Narrative Reframing in 3 Easy Steps
The challenge is that most people do not recognize these narratives as stories. They experience them as facts. This is where the process of externalizing the narrative becomes important. Externalizing means separating yourself from the story rather than treating the story as your identity. Instead of saying, “I am a failure,” the narrative becomes, “I notice a story that tells me I will fail.” That may sound like a small shift in language, but psychologically and emotionally, it creates distance. It opens space for reflection instead of automatic belief.
Naming the narrative is often the next step. For example, someone might identify recurring internal messages as “the perfectionist,” “the critic,” “the protector,” or “the voice of rejection.” Naming the narrative allows a person to observe it more clearly. It becomes something they can examine rather than something that unconsciously controls them.
The third step is reframing the narrative. Reflective writing can be especially powerful during this process because it slows down internal dialogue and makes it visible. Thoughts that once felt overwhelming and abstract become concrete enough to explore. Patterns begin to emerge. People often discover that the same themes repeat themselves across relationships, work, creativity, and personal identity.
It Won’t Happen Overnight
This work is not easy. One of the biggest misconceptions about narrative reframing is that it is simply positive thinking. It is not about replacing difficult thoughts with forced optimism or pretending pain does not exist. In fact, reflective narrative work can initially feel uncomfortable because it requires honesty. It asks people to confront deeply rooted beliefs they may have carried for years or decades.

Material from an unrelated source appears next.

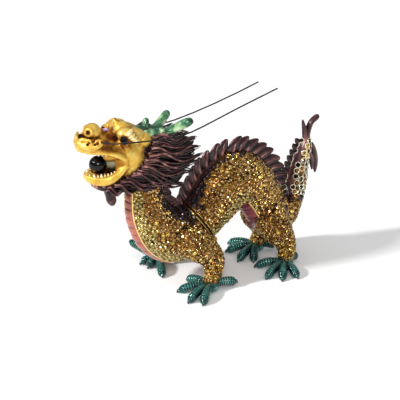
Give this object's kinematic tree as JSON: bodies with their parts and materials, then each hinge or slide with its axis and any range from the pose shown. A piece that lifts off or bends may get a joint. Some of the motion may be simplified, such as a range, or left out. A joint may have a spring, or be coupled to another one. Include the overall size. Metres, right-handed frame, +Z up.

There is also grief involved sometimes. When individuals begin challenging old narratives, they often realize how much of their lives have been shaped by fear, shame, self-protection, or external expectations. That realization can be painful. There can also be resistance because old narratives, even harmful ones, are familiar. Letting go of them can feel destabilizing at first.
Narrative reframing does not happen overnight. It is usually a gradual process of recognizing old patterns, questioning inherited assumptions, and creating space for alternative interpretations of oneself.
For example, “I’m too old to start over” might eventually become, “I am bringing lived experience, resilience, and perspective into this new chapter.”
“I don’t have the right skills” might become, “I am still learning, and growth does not require perfection.”
“People won’t like me” might become, “Not everyone has to approve of me for my work and voice to matter.”
Narrative reframing is not about denial. It is about creating a more compassionate, grounded, and realistic relationship with oneself. The value of this process is profound because narratives influence identity, and identity influences behavior. When people begin separating themselves from limiting stories, they often discover possibilities that previously felt inaccessible. They become more willing to take risks, tolerate vulnerability, pursue meaningful goals, and engage more authentically with others.
This is especially important during periods of transition, reinvention, or healing. Starting a business, changing careers, writing publicly, ending relationships, coming out, processing trauma, or reclaiming identity all tend to activate internal narratives about worth, fear, and belonging. The goal is not to eliminate fear completely. The goal is to recognize that fear does not always tell the truth. This is how narrative reframing can benefit you right now.
We are shaped by stories, but we are not confined to them. Sometimes the most transformative moment is not when the narrative disappears, but when we learn to hear it without automatically surrendering to it.